# Sudden walking problems



## paulcjones (Sep 20, 2019)

I'm brand new to the breed, and adopted an unknown breed dog from a rescue, that we believe is a vizsa - need a bit of advice.

We got her five days ago. She walked on a leash great. We did several 20, 30min walks a day to start. I took her to a local lake, on an extension leash, and it disintegrated on me, the spring loaded mechanism flew out and she bolted. I caught up to her, but she was pretty spooked. Obviously never using one of those again.

Today I took her back to the lake for the first time, on a regular leash, and she froze. Wouldn't budge. Would stand and shake, or just sit. She's done that on every walk for the remainder of the day - it's been hellish to get her to go to the bathroom. I don't have a fenced in yard (yet), so I can't let her off leash yet.

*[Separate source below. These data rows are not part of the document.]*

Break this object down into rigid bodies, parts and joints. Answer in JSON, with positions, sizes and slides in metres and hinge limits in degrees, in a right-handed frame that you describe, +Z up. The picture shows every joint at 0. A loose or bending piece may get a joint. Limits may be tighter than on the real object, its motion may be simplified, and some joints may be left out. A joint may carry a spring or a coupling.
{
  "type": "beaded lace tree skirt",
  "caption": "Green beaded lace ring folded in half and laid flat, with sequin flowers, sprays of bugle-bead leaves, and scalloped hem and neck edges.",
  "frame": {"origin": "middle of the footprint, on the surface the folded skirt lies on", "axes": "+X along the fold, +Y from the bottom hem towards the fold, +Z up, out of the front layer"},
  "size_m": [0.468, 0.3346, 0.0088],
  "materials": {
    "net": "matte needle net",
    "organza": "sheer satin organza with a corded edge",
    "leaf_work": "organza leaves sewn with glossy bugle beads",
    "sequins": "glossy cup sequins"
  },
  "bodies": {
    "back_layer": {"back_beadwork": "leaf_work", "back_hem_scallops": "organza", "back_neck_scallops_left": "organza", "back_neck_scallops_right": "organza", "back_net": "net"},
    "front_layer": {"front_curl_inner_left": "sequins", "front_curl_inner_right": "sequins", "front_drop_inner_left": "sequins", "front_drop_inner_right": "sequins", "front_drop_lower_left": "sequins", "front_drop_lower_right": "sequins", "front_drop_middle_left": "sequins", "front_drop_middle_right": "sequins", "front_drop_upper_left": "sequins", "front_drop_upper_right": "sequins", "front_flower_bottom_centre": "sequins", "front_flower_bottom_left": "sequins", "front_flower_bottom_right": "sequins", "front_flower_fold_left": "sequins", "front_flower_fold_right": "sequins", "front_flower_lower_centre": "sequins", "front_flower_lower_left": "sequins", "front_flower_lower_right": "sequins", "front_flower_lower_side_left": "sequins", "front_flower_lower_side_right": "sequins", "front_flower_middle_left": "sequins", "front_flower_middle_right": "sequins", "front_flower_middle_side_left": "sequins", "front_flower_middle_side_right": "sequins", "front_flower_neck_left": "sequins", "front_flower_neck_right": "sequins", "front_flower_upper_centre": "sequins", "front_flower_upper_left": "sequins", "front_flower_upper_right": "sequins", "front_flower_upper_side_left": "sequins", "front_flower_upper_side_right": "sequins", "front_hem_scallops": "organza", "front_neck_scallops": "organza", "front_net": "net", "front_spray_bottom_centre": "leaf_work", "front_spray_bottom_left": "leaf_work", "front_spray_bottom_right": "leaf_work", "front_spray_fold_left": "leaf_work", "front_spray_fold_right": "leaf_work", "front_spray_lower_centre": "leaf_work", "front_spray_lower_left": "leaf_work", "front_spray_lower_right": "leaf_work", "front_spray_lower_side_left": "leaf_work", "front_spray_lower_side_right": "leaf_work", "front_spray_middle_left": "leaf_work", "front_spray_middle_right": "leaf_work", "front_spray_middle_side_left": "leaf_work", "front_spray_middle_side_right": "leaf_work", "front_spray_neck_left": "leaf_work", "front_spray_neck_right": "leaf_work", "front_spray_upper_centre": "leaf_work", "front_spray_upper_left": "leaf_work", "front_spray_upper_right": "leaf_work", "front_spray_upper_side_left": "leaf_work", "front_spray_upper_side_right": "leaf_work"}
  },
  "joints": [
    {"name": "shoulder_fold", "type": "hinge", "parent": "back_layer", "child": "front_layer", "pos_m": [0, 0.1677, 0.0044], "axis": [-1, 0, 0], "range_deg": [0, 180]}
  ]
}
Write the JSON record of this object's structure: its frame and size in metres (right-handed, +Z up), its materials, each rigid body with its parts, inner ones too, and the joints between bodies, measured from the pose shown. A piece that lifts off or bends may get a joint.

What tips do people have for helping her over whatever fear she's got, and getting her back to enjoying some walks? Frankly, I need the exercise too!


----------



## texasred (Jan 29, 2012)

Put a 1ft leash on her in the house, and either just let her get used to it in the house. Or play happy games with her. Ignore the leash, lots of praise and happy voice for other thing she does correctly. Don't put any pressure on the leash while you're doing this. If she does well, make the leash a little bit longer, and repeat the process. Then start touching the leash. Touch the leash (If she stay happy), release the leash and praise and treats.
If she starts to freeze when you touched the leash. Just do a quick touch on it, don't say anything to her, and go about your business. Whatever you do don't throw a pity party for her.
I know this doesn't help you outside, but you have to start somewhere.
.


----------



## NutterButter (Mar 5, 2016)

Our Sadie went through several time periods where she would not walk/ or stop mid walk /or run back to the house mid walk off-leash. One trick was to crouch down and call to her in relay fashion between my wife and me. A jackrabbit surprising her running full speed at her around a blind corner made that location a hurdle for quite a while thereafter. I wish I had a solution but it was something that was an issue off and on with her. A caution that if your gal is stubborn and won't get off a sofa or out of your car be careful not to force her or she may bite.


----------